Some strengths of our study are noteworthy. We proposed muscle weakness cut-off points for isokinetic dynamometer, considered as a “gold standard” resource to assess lower limbs strength. The estimated 1RM obtained with submaximal repetition protocol and the HGS are valid for older adults, even for those with muscle weakness [53, 64]. An extensive number of body-size variables (n = 49) were tested in our study, expanding the possibilities to promote the normalization of performance in muscle strength tests. Furthermore, regardless of the chosen muscle strength test to evaluate weakness, our findings can be applied with sufficient accuracy (AUC > 0.70) both for scientific research (PT) and population-based monitoring (HGS and 1RM). Nevertheless, this study is not without limitations. The individual muscle strength decline along aging may have been underestimated with the cross-sectional design. The small and local sample size of our study, requiring caution to extrapolate these findings inferentially to other populations. Another limitation is the utilization of open kinetic chain test in the case of 1RM in a leg extension machine, a movement far to the natural comportment during daily living. Our suggestion for future studies is to establish allometric exponents and cut-off points for a close kinetic chain exercise like leg press or squat, which require movements more closely associated with daily live.

We found greater accuracy (AUC) for normalized lower limbs strength (isokinetic dynamometer and leg extension machine) than manual dynamometer (normalized upper extremity strength), usually adopted to predict mobility limitations/muscle weakness [8]. However, the isokinetic dynamometer is expensive and generally more available in terms of research. Even though, our normalized models are also applicable in clinical practice from manual dynamometers (widely available in geriatric environments) and leg extension machines (available in most fitness centers, adequate environment for intervention against aged-related muscle weakness) [35]. The assessment of HGS and 1RM and proper classification of muscle weakness amongst older adults should be frequent in clinical practice to better target health expending, avoiding unnecessary expenditures. Future research should observe if proposed allometric exponents can be utilized to normalize muscle strength for different older adults’ population, with other ethnicity/race characteristics.
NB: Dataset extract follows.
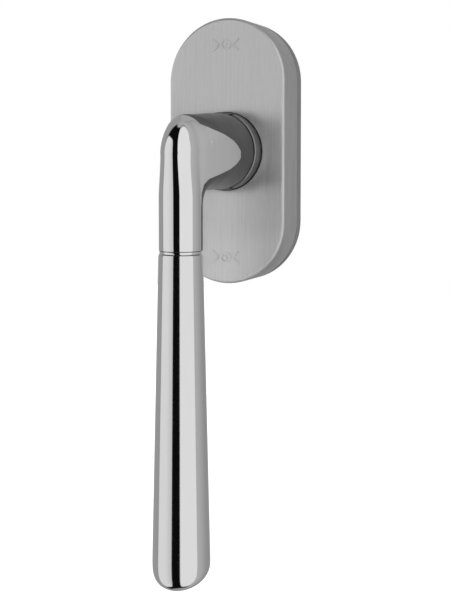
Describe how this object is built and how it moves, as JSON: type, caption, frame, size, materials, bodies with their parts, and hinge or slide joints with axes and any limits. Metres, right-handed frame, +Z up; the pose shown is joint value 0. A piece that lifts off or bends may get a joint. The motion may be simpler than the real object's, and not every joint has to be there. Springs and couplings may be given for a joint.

As an applied example to avoid false positive diagnosis for muscle weakness, we hypothesize one older man with extreme lower values of body mass (42 kg), 1.57 m of height, who performed PT of 85.2 Nm. If we consider our absolute cut-off point (≤ 85.4 Nm), this older man has muscle weakness confirmed. However, when considered the normalized PT/([body mass*height]0.43), the adjusted value (14.1 Nm/kg*m) is above of the cut-off point (13.0 Nm/kg*m; Table 3). Normalization would also avoid false negative cases, for large body size of older adults. For example, if an older woman with 90 kg performs 1RM of 38.2 kg and considering our absolute cut-off point (≤ 38.1 kg), this older woman does not have weakness. However, when considered the normalized (1RM/body mass0.67), the adjusted value (1.87 kg/kg) is below of the cut-off point (2.28 kg/kg; Table 3), characterizing weakness and a false negative case if non-normalized cut-off point were considered. The mistaken framing of false weakness cases could greatly impact the financial resources in the health and older people care systems. Especially in low- and middle-income countries, where these resources are scarcer.

Conclusion

Upper and lower limbs muscle weakness cut-off points standardized according to body size were proposed for older adults of both sexes. The normalization has increased accuracy for identify women with muscle weakness; but not in men, whose absolute muscle strength values have an acceptable accuracy. However, normalization made muscle strength independent of body size, confirming our hypothesis and preventing bias in the evaluation of older adults with extreme body size (e.g., very low or very heavy). Forty-nine valid models were proposed for older adults of both sexes, with different possibilities of body’s normalization of muscle strength, which broadens the interpretation of muscle strength with less risk of attributing a false-negative/positive diagnosis to muscle weakness.